§ **Stated task**:
Every line of the material is to be repeated exactly as it stands.

§ **Material provided**:
+--

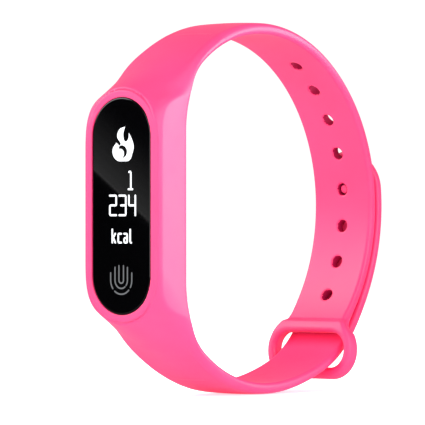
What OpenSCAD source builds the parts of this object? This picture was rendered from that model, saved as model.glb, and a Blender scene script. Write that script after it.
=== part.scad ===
// Fitness tracker band: a soft strap with a clip-in capsule.
// X is the axis of the wrist opening, the capsule faces -Y, and Z runs along the capsule.
// The origin is on the wrist axis, at the centre of the round back of the strap.

/* [Strap] */
// Inner radius of the round back of the strap
wrist_r = 31.9; // [30:0.1:34]
// Width of the strap at its back
strap_w = 14; // [13:0.5:15]
// Thickness of the strap at its back
strap_t = 2; // [1.8:0.1:2.1]
// Thickness of the strap at its top and bottom
shoulder_t = 2.25; // [2.15:0.05:2.5]
// Width of the cradle that holds the capsule
cradle_w = 17.4; // [17:0.1:18.5]
// Depth of the cradle, from its front face to the wrist side
cradle_t = 7.7; // [7.4:0.1:8]
// Half of the straight stretch inside the cradle
cradle_flat = 13.7; // [13:0.1:14.5]
// Distance from the wrist axis to the cradle's wrist side
cradle_y = 24.6; // [24:0.1:25.2]
// Width of the raised ring round the lens
bezel_w = 1.4; // [1.2:0.1:1.5]

/* [Holes and clasp] */
// Number of adjustment holes
hole_count = 8; // [6:1:8]
// Diameter of an adjustment hole
hole_d = 2.3; // [2.2:0.1:2.6]
// Angle between neighbouring holes about the wrist axis
hole_step = 12.6; // [12:0.1:13]
// Angle of the lowest hole below the horizontal
hole_low = 32.05; // [31:0.05:33]
// Which hole, counted from the lowest, holds the stud
stud_hole = 4; // [3:1:4]
// Thickness of the free tail
tail_t = 1.9; // [1.7:0.1:2]
// Gap between the tail and the strap under it
tail_gap = 0.1; // [0.1:0.05:0.3]

/* [Keeper loop] */
// Width of the loop across its ears
loop_w = 20.4; // [20:0.1:21]
// Height of the loop from its top rim to its end bar
loop_h = 10.9; // [10.8:0.1:11.4]
// Width of the loop's opening
loop_open_w = 16.6; // [16:0.1:17.4]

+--

§ **Solution to this exercise**:
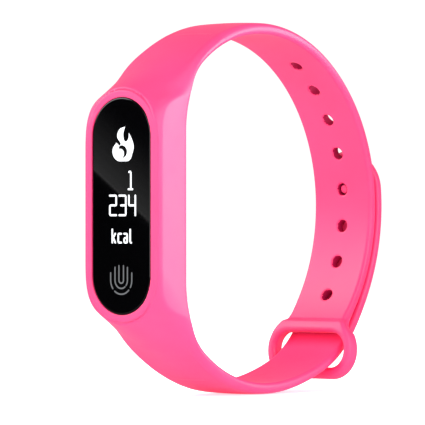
What OpenSCAD source builds the parts of this object? This picture was rendered from that model, saved as model.glb, and a Blender scene script. Write that script after it.
=== part.scad ===
// Fitness tracker band: a soft strap with a clip-in capsule.
// X is the axis of the wrist opening, the capsule faces -Y, and Z runs along the capsule.
// The origin is on the wrist axis, at the centre of the round back of the strap.

/* [Strap] */
// Inner radius of the round back of the strap
wrist_r = 31.9; // [30:0.1:34]
// Width of the strap at its back
strap_w = 14; // [13:0.5:15]
// Thickness of the strap at its back
strap_t = 2; // [1.8:0.1:2.1]
// Thickness of the strap at its top and bottom
shoulder_t = 2.25; // [2.15:0.05:2.5]
// Width of the cradle that holds the capsule
cradle_w = 17.4; // [17:0.1:18.5]
// Depth of the cradle, from its front face to the wrist side
cradle_t = 7.7; // [7.4:0.1:8]
// Half of the straight stretch inside the cradle
cradle_flat = 13.7; // [13:0.1:14.5]
// Distance from the wrist axis to the cradle's wrist side
cradle_y = 24.6; // [24:0.1:25.2]
// Width of the raised ring round the lens
bezel_w = 1.4; // [1.2:0.1:1.5]

/* [Holes and clasp] */
// Number of adjustment holes
hole_count = 8; // [6:1:8]
// Diameter of an adjustment hole
hole_d = 2.3; // [2.2:0.1:2.6]
// Angle between neighbouring holes about the wrist axis
hole_step = 12.6; // [12:0.1:13]
// Angle of the lowest hole below the horizontal
hole_low = 32.05; // [31:0.05:33]
// Which hole, counted from the lowest, holds the stud
stud_hole = 4; // [3:1:4]
// Thickness of the free tail
tail_t = 1.9; // [1.7:0.1:2]
// Gap between the tail and the strap under it
tail_gap = 0.1; // [0.1:0.05:0.3]

/* [Keeper loop] */
// Width of the loop across its ears
loop_w = 20.4; // [20:0.1:21]
// Height of the loop from its top rim to its end bar
loop_h = 10.9; // [10.8:0.1:11.4]
// Width of the loop's opening
loop_open_w = 16.6; // [16:0.1:17.4]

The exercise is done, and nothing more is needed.